We were invited to return the following day, as the recent development called for immediate escalation. On that all were agreed. We helped produce 600 leaflets ready to be distributed.


Time for a blockade (20 August)

4By next morning word had spread. We arrived at the camp to find the occupiers arguing over what tactics to use, yo-yoing from defiance to defeatism. Tensions were high and the news was clearly taking its toll.  The mood would change significantly however once the local residents made an appearance.  It was quickly agreed upon that we should stage a demonstration in front of the site gates, preventing trucks from entering with supplies. Making our way down, we numbered fourteen in total, including five local residents, Phil and myself.

The demonstration proved itself to be a lively affair. It did not take long before the first truck arrived, and rather aggressively attempted to force its way right through us. Realising he had been overzealous, the driver retreated round the corner, where a queue of trucks soon began to form. One or two drivers took particular exception to our presence, hurling abuse at us and even provoking a confrontation. Morale remained high however, and passing cars sounded their horns in support. A young couple from across the street offered us all drinks. The queue is now more than five trucks deep, and one finally loses his patience and leaves, another two soon follow.
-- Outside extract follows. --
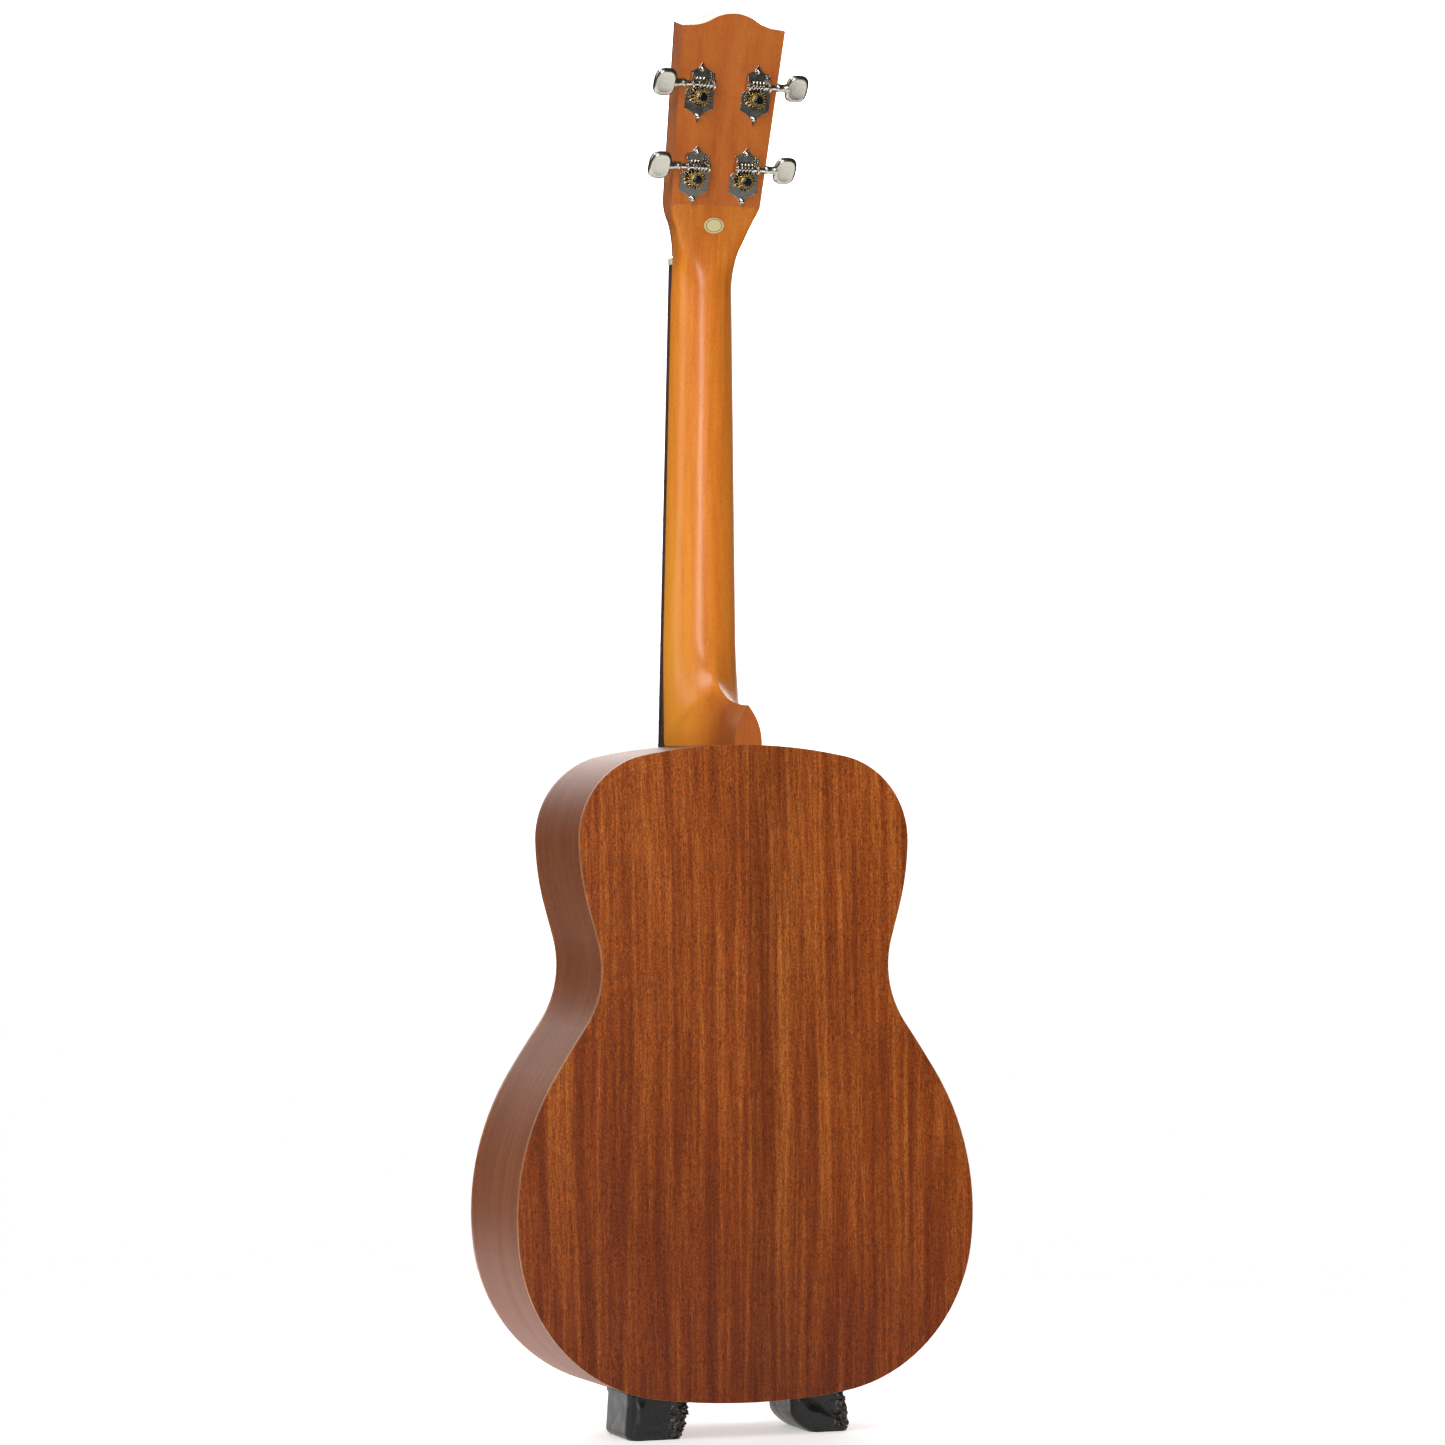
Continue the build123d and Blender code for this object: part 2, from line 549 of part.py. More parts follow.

When the police arrive, it does not take long for them to disperse us in order to allow the trucks to deliver their goods. A little while longer and it is agreed to break up the demo to continue distributing leaflets, and reconvene in three hours’ time for a second action. It is not yet resolved what the campaigners wish to achieve with their current wave of demonstrations, some seeing a terrific sense of urgency in how much the project can be disrupted now that the clock is ticking for their potential eviction date. Others acknowledge that this represents only the next chapter in a series of events that has encompassed four years now.

Later on in the evening, I call Janice, one of the local residents involved, to ask how she felt the day went.  We agree that much will be determined by how many more supporters turn out. The next few days will, I imagine, be a time not just for action, though the situation demands it, but much discussion and reflection.



We’ve been asked to make a call out to all those who have time to visit the camp. This campaign is far from over! On this Saturday the camp will hold an evening (from 7 pm) of music and fun.

We understand the history of the campaign is not outlined here, that was not the intention. We intend to have a chat with Kim, Occupy Barnet and the others for a full interview for the North London Star really soon.



2 Responses to Campaign for Cat Hill – report as occupiers issued eviction notice

  1. This is disgraceful and just typical of government/local government etc. I was advised that there was a covenant which established the truth and would prove that developers cannot come in destroying woodland and developing this sight as it wasn’t anybodies to sell in the first place. This is disgusting! Ancient woodland are the lungs of our world, when are humans going to stop destroying one of our most important resources for their greed???? I am furious to think that Natural England are not stopping this considering Cat Hill is home to bats and protected species such as the Great Crested Newt. I applaud the people of the Cat Hill Protest for making a stand in what they believe in and fighting for those without a voice!

  2. Message from one of the occupiers, from Facebook:

    “Bailiffs still haven’t shown their sorry faces and numbers continue to swell at Cat Hill, which has expanded to three camps. We blockaded this morning and will continue to do so whatever happens. Big thanks to all the great people who came down and big thanks for all those who are staying on.”

    I’m going to try to get there for Wednesday!